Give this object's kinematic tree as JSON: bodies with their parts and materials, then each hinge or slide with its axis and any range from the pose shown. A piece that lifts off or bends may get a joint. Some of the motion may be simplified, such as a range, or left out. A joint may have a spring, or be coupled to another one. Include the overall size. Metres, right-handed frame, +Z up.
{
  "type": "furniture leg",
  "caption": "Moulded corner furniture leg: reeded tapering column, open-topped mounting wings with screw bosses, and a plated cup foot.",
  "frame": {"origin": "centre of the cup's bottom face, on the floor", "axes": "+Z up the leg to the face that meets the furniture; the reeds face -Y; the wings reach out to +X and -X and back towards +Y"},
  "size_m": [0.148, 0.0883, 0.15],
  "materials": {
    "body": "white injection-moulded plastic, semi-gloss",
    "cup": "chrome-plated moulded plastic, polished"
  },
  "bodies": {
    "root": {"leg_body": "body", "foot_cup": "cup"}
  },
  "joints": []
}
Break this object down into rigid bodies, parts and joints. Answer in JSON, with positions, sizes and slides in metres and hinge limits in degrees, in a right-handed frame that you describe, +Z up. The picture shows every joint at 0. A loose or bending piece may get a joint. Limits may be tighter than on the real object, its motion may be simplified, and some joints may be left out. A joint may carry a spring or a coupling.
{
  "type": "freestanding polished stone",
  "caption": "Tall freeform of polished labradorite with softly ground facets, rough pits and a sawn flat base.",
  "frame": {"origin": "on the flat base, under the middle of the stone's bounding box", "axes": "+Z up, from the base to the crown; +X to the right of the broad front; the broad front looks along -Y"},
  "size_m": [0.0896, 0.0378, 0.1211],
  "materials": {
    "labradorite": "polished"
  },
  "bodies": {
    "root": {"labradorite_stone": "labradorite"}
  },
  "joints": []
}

──────────────────────────────

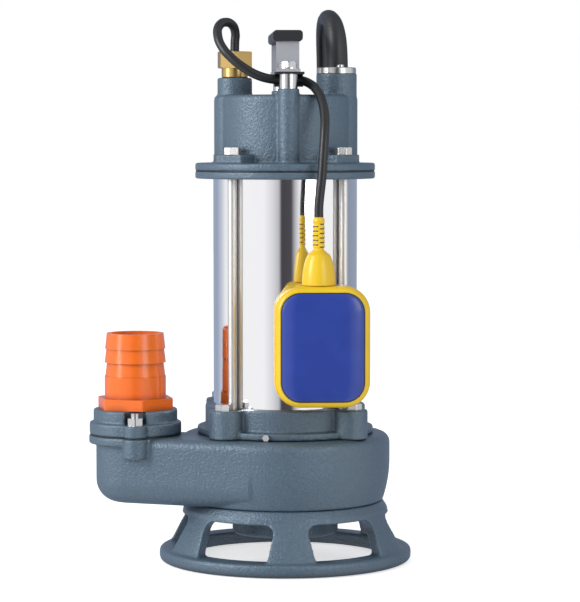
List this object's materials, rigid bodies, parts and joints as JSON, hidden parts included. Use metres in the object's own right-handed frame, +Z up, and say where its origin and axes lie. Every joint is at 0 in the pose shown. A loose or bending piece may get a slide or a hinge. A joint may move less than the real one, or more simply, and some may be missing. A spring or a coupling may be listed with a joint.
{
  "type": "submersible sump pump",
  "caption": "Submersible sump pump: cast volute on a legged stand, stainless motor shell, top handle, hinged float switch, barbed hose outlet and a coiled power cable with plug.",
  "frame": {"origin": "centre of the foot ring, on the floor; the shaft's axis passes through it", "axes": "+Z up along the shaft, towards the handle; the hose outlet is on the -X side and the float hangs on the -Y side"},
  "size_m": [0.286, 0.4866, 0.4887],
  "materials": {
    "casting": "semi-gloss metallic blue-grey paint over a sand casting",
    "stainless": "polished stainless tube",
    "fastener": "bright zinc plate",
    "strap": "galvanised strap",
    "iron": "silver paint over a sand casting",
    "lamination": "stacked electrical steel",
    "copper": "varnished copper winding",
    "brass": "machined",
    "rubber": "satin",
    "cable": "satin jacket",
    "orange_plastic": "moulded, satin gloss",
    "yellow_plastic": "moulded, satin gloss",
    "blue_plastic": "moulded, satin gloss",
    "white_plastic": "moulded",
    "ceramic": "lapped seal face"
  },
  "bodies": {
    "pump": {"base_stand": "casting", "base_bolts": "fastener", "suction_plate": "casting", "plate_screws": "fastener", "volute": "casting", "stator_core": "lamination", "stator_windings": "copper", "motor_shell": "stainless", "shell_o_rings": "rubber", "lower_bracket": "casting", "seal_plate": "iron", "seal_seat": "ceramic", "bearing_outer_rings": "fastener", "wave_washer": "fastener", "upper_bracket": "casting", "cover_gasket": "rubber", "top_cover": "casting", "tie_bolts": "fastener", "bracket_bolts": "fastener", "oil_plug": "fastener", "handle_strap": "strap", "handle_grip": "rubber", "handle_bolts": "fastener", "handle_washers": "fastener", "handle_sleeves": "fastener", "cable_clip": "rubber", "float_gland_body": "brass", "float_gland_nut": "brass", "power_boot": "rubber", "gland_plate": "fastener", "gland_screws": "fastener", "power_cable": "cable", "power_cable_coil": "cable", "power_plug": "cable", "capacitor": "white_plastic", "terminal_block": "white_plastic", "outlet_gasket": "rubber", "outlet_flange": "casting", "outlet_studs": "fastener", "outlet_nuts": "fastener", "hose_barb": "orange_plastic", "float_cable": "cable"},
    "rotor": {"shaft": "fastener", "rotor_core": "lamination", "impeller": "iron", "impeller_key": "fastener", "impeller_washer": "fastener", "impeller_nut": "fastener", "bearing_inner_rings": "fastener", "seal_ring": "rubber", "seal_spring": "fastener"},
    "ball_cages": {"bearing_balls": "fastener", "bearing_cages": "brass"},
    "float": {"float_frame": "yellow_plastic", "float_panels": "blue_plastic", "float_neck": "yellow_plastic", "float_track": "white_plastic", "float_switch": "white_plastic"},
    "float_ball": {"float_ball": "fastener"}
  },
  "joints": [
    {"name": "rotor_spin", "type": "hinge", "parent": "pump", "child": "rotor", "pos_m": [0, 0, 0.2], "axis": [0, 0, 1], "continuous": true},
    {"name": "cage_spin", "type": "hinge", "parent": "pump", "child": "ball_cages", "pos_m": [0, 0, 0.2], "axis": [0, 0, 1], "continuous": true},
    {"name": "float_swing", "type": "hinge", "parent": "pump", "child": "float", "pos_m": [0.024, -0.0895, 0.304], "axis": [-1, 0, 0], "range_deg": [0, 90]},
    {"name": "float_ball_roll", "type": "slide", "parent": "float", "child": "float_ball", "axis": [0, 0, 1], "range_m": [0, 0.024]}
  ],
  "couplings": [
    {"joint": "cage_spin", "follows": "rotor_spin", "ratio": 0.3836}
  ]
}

──────────────────────────────

Copy out every line that includes the word "pose".

-- Output below --
Give this object's kinematic tree as JSON: bodies with their parts and materials, then each hinge or slide with its axis and any range from the pose shown. A piece that lifts off or bends may get a joint. Some of the motion may be simplified, such as a range, or left out. A joint may have a spring, or be coupled to another one. Include the overall size. Metres, right-handed frame, +Z up.
List this object's materials, rigid bodies, parts and joints as JSON, hidden parts included. Use metres in the object's own right-handed frame, +Z up, and say where its origin and axes lie. Every joint is at 0 in the pose shown. A loose or bending piece may get a slide or a hinge. A joint may move less than the real one, or more simply, and some may be missing. A spring or a coupling may be listed with a joint.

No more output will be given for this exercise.